Glamorgan sausages - for this is what they are - are not sausages at all but little sausage-shaped croquettes made of cheese. I remember making them years ago from a Delia recipe and as I had some leftover bread and a tail end of cheese to use up decided to give them a go. Delia may well have got the recipe from Jane Grigson's English Food because that is who Simon Hopkinson acknowledges in this version which is what I based my recipe on, using Hafod organic cheddar rather than the Caerphilly or Lancashire he suggests.

Serves 2-3
1/2 small onion or half a bunch of spring onions, trimmed and finely sliced
150g grated Cheddar, Lancashire or Caerphilly (slightly less if using very strong cheddar)
100g fresh white breadcrumbs + about 25g extra for coating
2 large eggs
2 tbsp fresh parsley or a mixture of parsley and chives
1 level tsp English or Dijon mustard
salt and white pepper
Vegetable oil for frying
Tomato or apple chutney for serving.

Coarsely grate the onion, squeeze to get rid of the moisture and mix with the cheese and breadcrumbs. Separate the eggs and add the yolks, parsley (and chives if using) mustard and seasoning to the breadcrumb mix with just enough of the egg white to enable you to press the mixture together. Take dessertspoons of the mixture and form into small 'sausages' or croquettes.. Lightly whisk the remaining egg white, dip each 'sausage' into it and coat it in the remaining breadcrumbs.

Heat about a centimetre of oil in a frying pan and fry the sausages over a moderate heat, turning them until crisp and golden. Drain on kitchen paper and serve with tomato or apple chutney.

* the proportions will rather depend on how dry/absorbent your breadcrumbs and cheese are. I actually used less cheese as I only had 110g but felt it would have benefited from at least 25g more so I've stuck to Simon's original quantity in the recipe.

Saturday, October 3, 2009

Constructing a cheese menu

Just a final note on British Cheese Week: I've posted a few thoughts on a cheese menu that was served at one of London's most fashionable restaurants the Modern Pantry this week on my website (This was the starter, above - baked bee pollen crusted ricotta, pear, sorrel and lucques olive salad, manuka honey and lemon dressing)

My conclusion was that it's quite a difficult feat to pull off. Have any of you attempted or experienced one?

Thursday, October 1, 2009

The rising stars of British cheese

Despite my strictures on the Great British Cheese Festival there was one stand-out event and that was organiser Juliet Harbutt’s talk and tasting on the ‘rising stars’ of British cheese. A number of them were ones I’d already discovered, some were new but as it's British Cheese Week I urge you all to track them down:

New Forest White
I wasn’t sure I liked this cheese - a soft goats’ cheese flavoured with honey - when I first tasted it. It grew on me but you’d have to treat it as a dessert cheese.
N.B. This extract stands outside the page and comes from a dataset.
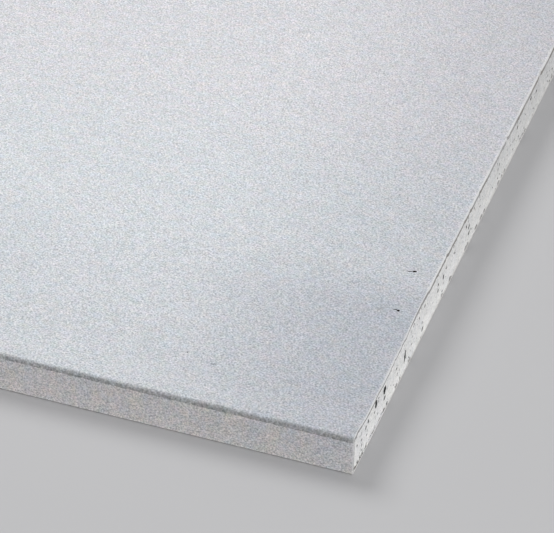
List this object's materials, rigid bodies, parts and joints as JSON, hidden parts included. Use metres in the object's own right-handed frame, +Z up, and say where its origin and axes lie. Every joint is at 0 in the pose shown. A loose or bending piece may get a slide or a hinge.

I can imagine it being fabulous with figs and a sweet wine like Samos Muscat

Morangie Brie
My discovery of the day - an ultra-rich buttery Brie with more than a hint of mushrooms which picked up the award for Best Scottish Cheese. Made by the same cheesemaker who makes Strathdon Blue and Harbutt’s Blue Monday (below) - half a mile from the Glenmorangie distillery (hence the name)

An attractive Irish semi-soft Emmental-style cheese from Moon Shine Dairy Farm Co Galway that Harbutt described as tastiing of ‘fermented fruit’ (odd, but I know what she meant - it was a bit peary). Organic and biodynamic

Wyfe of Bath
Another semi soft cheese from Bath Soft Cheese, described by Harbutst as smellling like ‘cheese scones’ (an apt description) Pleasant but didn’t really do it for me.

A sheeps cheese from Sussex High Weald Dairy. I'm a big fan of sheeps’ cheese so this really rocked my boat. Lovely mellow, gentle sweetness but tangy and characterful too.

Stoney Cross
A tomme-style cheese from Lyburn Farmhouse Cheesemakers in Hampshire. Rich and creamy but with a nice, balancing acidity.

A new(ish) organic Welsh cheddar I’ve raved about on this blog before. Less complex (aka funky) than some of the best known artisanal cheddars such as Keens but more approachable. Lovely clean, crumbly texture - none of that ‘soapiness’ you get from block cheddars.

Blue Monday
Launched last year by Juliet and ex Blur guitarist Alex James this sexy-looking blue has the distinction of being sold in a square.More like a Gorgonzola than a Stilton in taste and texture - mellow and creamy.

This cheese, which is made by Joe Schneider on the Welbeck Estate, can’t be classified as Stilton because if’s unpasteurised but it’s Stilton in all but name. Already an oustanding British cheese, if not one of the best blues in the world.